Roubini’s remarks underscore statements by officials such as Dominique Strauss-Kahn, managing director of the International Monetary Fund, that the global economy still faces risks. Credit-rating cuts on Greece, Portugal and Spain in the past two days are spurring investors’ concern that the European deficit crisis is spreading and intensifying pressure on policy makers to widen a bailout package.

“The thing I worry about is the buildup of sovereign debt,” Roubini, who teaches at NYU’s Stern School of Business, told attendees at the Beverly Hilton hotel. If the issue isn’t addressed, nations will either fail to meet obligations or experience higher inflation as officials “monetize” their debts, or print money to tackle the shortfalls.

Michael Milken, founder of the Milken Institute, said the U.S. has the ability to continue selling private and public debt because its markets remain liquid.

“I would say it is individual leadership’s fault if they are not taking advantage of today’s markets,” Milken, the junk- bond billionaire turned philanthropist, said on the panel moderated by Matt Winkler, editor-in-chief of Bloomberg News.

Debt Crisis

The Stoxx Europe 600 Index fell 1.3 percent to 258.24, a six-week low, after Standard & Poor’s downgraded Spain’s debt by one step to AA. The euro traded at $1.3205 at 4:02 p.m. in New York, compared with $1.3175 yesterday, after touching $1.3115, the lowest since April 28, 2009.

Almost $1 trillion of worldwide equity value was erased yesterday on concern that rising public debt will spur defaults, derailing the global economy, data compiled by Bloomberg show. German Chancellor Angela Merkel and the IMF pledged to step up efforts to overcome the Greek fiscal crisis, after bonds and stocks plunged across Europe in the past week.

“The bond vigilantes are walking out in Greece, Spain, Portugal, the U.K. and Iceland,” said Roubini, a former senior economist for the White House Council of Economic Advisers, adviser to the U.S. Treasury Department and IMF consultant.

‘No Willingness’

“Eventually, the fiscal problems of the U.S. will also come to the fore,” he said. “The risk of something serious happening in the U.S. in the next two or three years is going to be significant” because there’s “no willingness in Washington to do anything” unless forced by the bond markets.

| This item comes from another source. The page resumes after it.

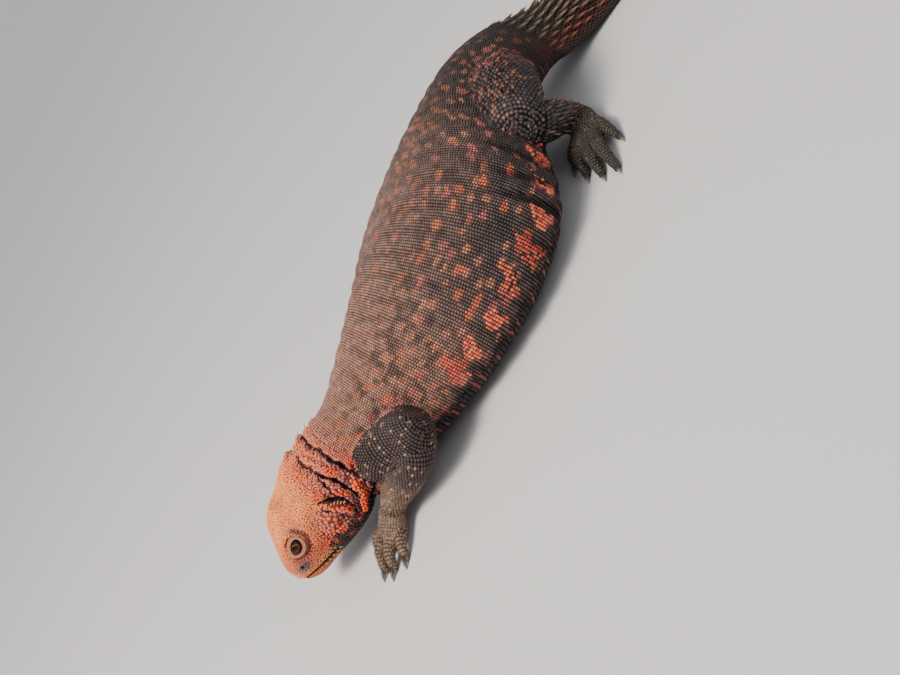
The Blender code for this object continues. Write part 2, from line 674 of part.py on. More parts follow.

Roubini, chairman and co-founder of Roubini Global Economics LLC in New York, said the U.S. probably will need a combination of increased tax revenue and lower government spending, while Europe needs to curb spending.

Both Roubini and Milken supported a carbon tax on gasoline, saying it would reduce American dependence on oil from overseas, shrink the trade deficit and carbon emissions, and help pay down the U.S. budget deficit.

Roubini predicted a bubble in U.S. housing prices during an interview with Bloomberg News in October 2005, months before the market peaked, and said in August 2006 that he expected a “painful” recession.

Education Better Investment

Today, he said the U.S. invested too heavily in housing during the past 20 to 30 years, and that spending on education and technology would be better in the long run.

Milken, 63, is the former high-yield bond chief from Drexel Burnham Lambert Inc. who was indicted on 98 counts of racketeering and securities fraud in 1989, ultimately serving about two years after a plea bargain and sentence reduction. For the past decade, he has focused on philanthropy and running the research institute, which seeks ways to generate capital for people around the world.